さて、困りました。自分の方針を貫くと、せっかく、前もって訳者宛に「これは連載分だから、翻訳に余計な時間を取るかもしれない。公表する数日前に、一応早めに、送っておきます」とメールで案内があった長文も(訳文を送ってはありますが、まだウェブ掲載はされていません)、無駄になってしまいます。
そこで、今回は、このように自分のブログで、背景説明と釈明を添えることで、ご理解をいただければと願った次第です。
パイプス先生は非常に頭のいい、聡明な方ですが、さすがに半年前の私とのメールのやり取りは忘れてしまったらしく、「これまで『ナショナル・レビュー』版だけを訳文に使ってきましたが、今回は、『ワシントン・タイムズ』版しか原稿掲載がないので、初めてこちらで訳しました」とメールで書き添えたところ、「ありがとう。世界にとっても、僕にとっても、どちらの出版物も重要なんだよ」とお返事が来ました。そこで、2本目の『ワシントン・タイムズ』版の訳文を送った今日、もう一度、3月と同じようなことを書き添えました。

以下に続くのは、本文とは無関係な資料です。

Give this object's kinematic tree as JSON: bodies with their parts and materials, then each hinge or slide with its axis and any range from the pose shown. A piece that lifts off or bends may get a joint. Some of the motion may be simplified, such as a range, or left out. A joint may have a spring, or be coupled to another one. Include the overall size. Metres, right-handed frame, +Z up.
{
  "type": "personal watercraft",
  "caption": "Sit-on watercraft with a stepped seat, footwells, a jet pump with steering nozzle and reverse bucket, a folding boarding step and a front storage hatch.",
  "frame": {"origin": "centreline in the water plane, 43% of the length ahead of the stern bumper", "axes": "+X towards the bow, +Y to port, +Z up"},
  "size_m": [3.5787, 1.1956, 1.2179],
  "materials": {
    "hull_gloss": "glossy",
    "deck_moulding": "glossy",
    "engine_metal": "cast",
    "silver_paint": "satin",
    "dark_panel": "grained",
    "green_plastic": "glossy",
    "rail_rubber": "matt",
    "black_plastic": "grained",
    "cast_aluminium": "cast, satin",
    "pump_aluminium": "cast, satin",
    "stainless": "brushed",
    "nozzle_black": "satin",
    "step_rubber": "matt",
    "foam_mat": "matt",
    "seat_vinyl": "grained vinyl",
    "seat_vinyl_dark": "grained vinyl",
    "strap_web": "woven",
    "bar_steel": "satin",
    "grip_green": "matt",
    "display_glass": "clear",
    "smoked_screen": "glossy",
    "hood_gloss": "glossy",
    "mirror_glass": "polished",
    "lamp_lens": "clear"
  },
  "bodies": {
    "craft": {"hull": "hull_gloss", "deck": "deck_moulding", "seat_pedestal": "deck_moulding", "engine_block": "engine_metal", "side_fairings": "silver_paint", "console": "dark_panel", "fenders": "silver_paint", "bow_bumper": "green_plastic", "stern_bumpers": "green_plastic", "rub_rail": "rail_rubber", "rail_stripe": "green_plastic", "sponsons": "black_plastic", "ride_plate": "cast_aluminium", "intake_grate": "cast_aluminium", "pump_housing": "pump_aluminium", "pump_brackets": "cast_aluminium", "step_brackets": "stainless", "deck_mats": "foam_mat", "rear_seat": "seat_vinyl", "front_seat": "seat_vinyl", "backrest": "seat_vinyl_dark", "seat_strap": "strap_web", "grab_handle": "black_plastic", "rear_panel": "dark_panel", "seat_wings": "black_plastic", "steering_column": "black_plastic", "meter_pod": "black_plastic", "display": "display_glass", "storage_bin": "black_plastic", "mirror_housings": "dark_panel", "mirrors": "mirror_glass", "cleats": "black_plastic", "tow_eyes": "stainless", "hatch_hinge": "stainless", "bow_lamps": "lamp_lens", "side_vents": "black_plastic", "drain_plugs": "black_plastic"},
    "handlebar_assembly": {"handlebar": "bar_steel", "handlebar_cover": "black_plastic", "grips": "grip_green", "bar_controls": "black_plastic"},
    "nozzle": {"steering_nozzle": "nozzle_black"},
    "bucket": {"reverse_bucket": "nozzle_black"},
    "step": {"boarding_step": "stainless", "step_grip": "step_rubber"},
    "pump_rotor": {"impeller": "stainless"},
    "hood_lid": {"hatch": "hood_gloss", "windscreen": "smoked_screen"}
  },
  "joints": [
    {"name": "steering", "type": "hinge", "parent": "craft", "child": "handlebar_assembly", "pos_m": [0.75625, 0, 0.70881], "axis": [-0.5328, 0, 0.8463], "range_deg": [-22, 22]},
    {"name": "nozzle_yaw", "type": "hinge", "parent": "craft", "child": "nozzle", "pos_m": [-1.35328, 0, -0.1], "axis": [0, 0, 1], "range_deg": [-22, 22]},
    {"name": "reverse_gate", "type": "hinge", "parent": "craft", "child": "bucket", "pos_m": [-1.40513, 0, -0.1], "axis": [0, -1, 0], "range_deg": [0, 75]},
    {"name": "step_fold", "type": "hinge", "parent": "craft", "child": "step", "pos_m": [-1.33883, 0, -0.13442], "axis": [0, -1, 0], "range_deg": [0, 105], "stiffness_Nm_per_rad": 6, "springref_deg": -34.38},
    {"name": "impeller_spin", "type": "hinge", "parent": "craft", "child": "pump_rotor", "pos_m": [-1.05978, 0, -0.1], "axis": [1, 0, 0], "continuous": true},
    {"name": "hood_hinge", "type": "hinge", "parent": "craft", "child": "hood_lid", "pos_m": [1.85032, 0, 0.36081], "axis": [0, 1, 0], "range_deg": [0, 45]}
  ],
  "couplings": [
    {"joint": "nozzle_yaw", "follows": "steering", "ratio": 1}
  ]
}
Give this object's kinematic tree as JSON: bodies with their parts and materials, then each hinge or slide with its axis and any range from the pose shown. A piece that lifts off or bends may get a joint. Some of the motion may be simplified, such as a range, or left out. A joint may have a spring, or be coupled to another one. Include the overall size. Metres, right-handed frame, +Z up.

「以前のように、両方の出版物に寄稿してくだされば、私個人としてはありがたいのですが。その唯一の理由は、最近亡くなった『ワシントン・タイムズ』のオーナーが、疑わしいキリスト教組織を設立したことなんです。そのことは、広く報道されてきましたし、ここ日本では今でも知られています」。
すると、さすがに飲み込みの早いパイプス先生、早速お返事をよこされました。「あぁ、やっと『ワシントン・タイムズ』に躊躇していることがわかったよ。通常、そちらで掲載された論説文は、もう一方でも掲載されるけど、これはそうじゃない。悪かったね。設立者の疑わしい評判にも関わらず、『ワシントン・タイムズ』は米国では重要な新聞だよ」。
こういう割り切った合理的な考え方が、パイプス先生の特徴と言えば特徴で、私にはいささか欠けている部分です。率直で物事を隠さない姿勢は、私がパイプス先生を尊敬しているところで、「設立者の疑わしい評判にも関わらず」とストレートに表現する点は、信頼が置けます。
また、私ならば、発行部数や評判を気にして、書きたいことがあってもためらうことも多いのですが、パイプス先生の場合、長年、なりふり構わず書きまくっているように見えながらも、結局は、自分の思想や主張と合致する出版物に書いてこられたようです。もっとも、9.11以降、一般への啓蒙普及の意図から、依頼されてコラムニストになったものの、数年後に経営上の理由で出版物が閉鎖された経験もお持ちで、ともかく、書ける場が提供されているならば、ありがたく書かせてもらい、それによって収入を得て組織維持と生計を立て、自分の考えを広く人々に知ってもらおう、という強い意志が感じられます。
それもこれも、中東情勢の混沌とした情勢不安定から目が離せず、イスラエルを何としてでも守りたいために、手段を選んでいる暇はないという現実がなせる技でもあるのでしょうね。書き続けることは、大変な事業だと思います。慣れればある程度は楽になるようですが、パイプス先生にとっては、それでも大変だ、と。「いつも新しい話題を探しているんだよ。それは、簡単なことじゃないんだ」とも私に書き送って来られました。書けば書いたで、思慮のない批判も飛び交うわけですし...。